Not being enough of a crusher to choose 9.2 mm or below, nor wanting to climb on a python sized rope, 9.5 mm seemed to be the ideal diameter for a mere mortal.

For two years now, it’s been my go to outdoors rope and especially beloved for multipitch in places like Stuhlfels, Aussichtsfels, Schreyfels, Battert and more.

Why the Petzl Arial Single Rope is Awesome

  • It’s supple and easy to work with. I can’t write a pulitzer prize winning description, but as a climber you immediately feel the difference between a rough, stiff rope and a smooth, silky one.
  • Dry coat! – No worries about snow  and ice, also more resistant to wear and dirt.
  • 9.5 mm is super light without losing durability.
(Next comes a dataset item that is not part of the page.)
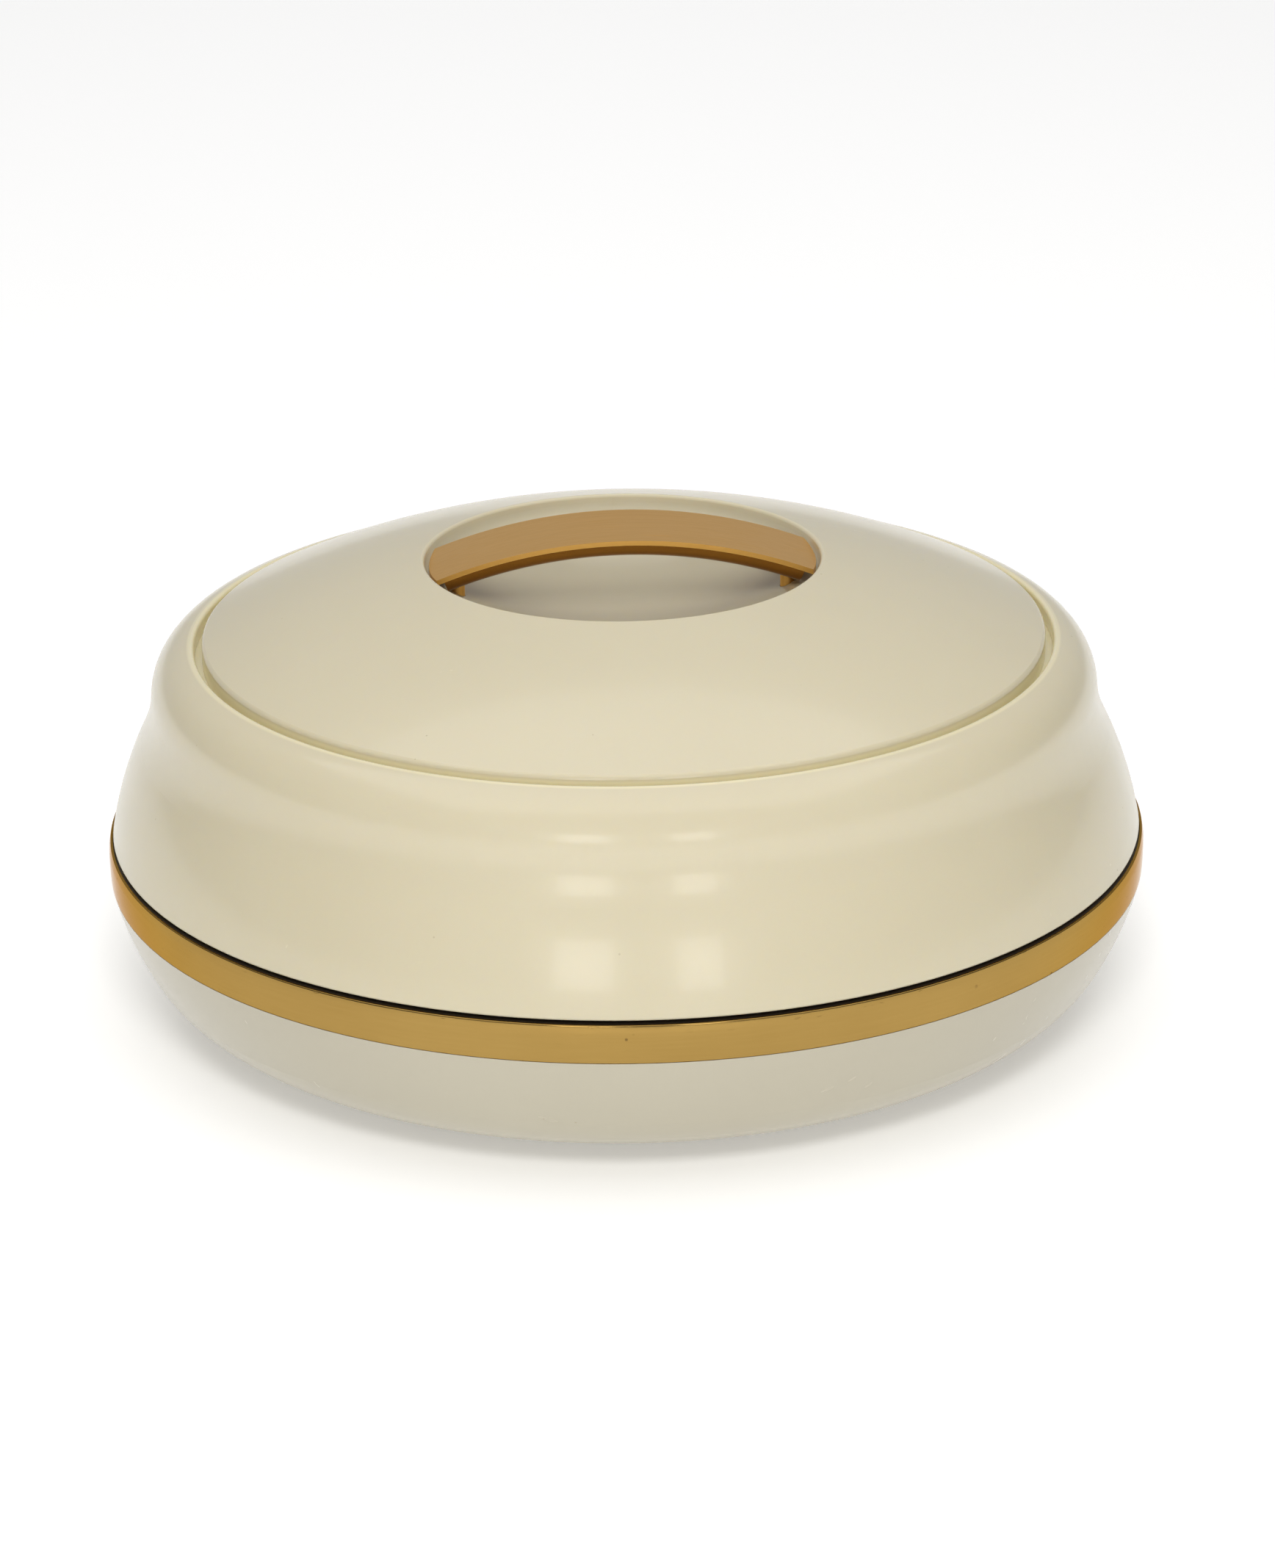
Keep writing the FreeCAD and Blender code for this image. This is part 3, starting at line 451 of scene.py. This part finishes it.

The weight difference (58g/meter) is amazing on multipitch, both when leading and just managing rope.
  • Comes coiled and ready to climb with – a small bonus admittedly, but still nice.
  • Feeds super smooth, catches just fine in a Grigri (i.e. not too thin)

To be fair, there are some small negatives, but nothing that would make me hesitate to fully recommend the Arial.

Petzl Arial: Minor Disadvantages

  • Good feeding and smooth handling means it can slip a bit on tube devices
  • Stretches a bit more than thicker ropes which may or may not matter to you
  • Will wear a little more than thicker ropes, especially if you do lots of wandery multipitch

Granted, these downsides are minor and mostly a result of higher performance elsewhere (e.g. handling vs slipping more in some devices). I’m a big fan of Petzl, having a helmet, Macchu kids harness, Grigri and lots of Spirit Express draws. The Arial continues their record of awesome gear in my opinion and I’ll definitely be getting another Petzl rope whenever it comes time to replace this, or I have magically have enough free time to make getting half ropes worthwhile.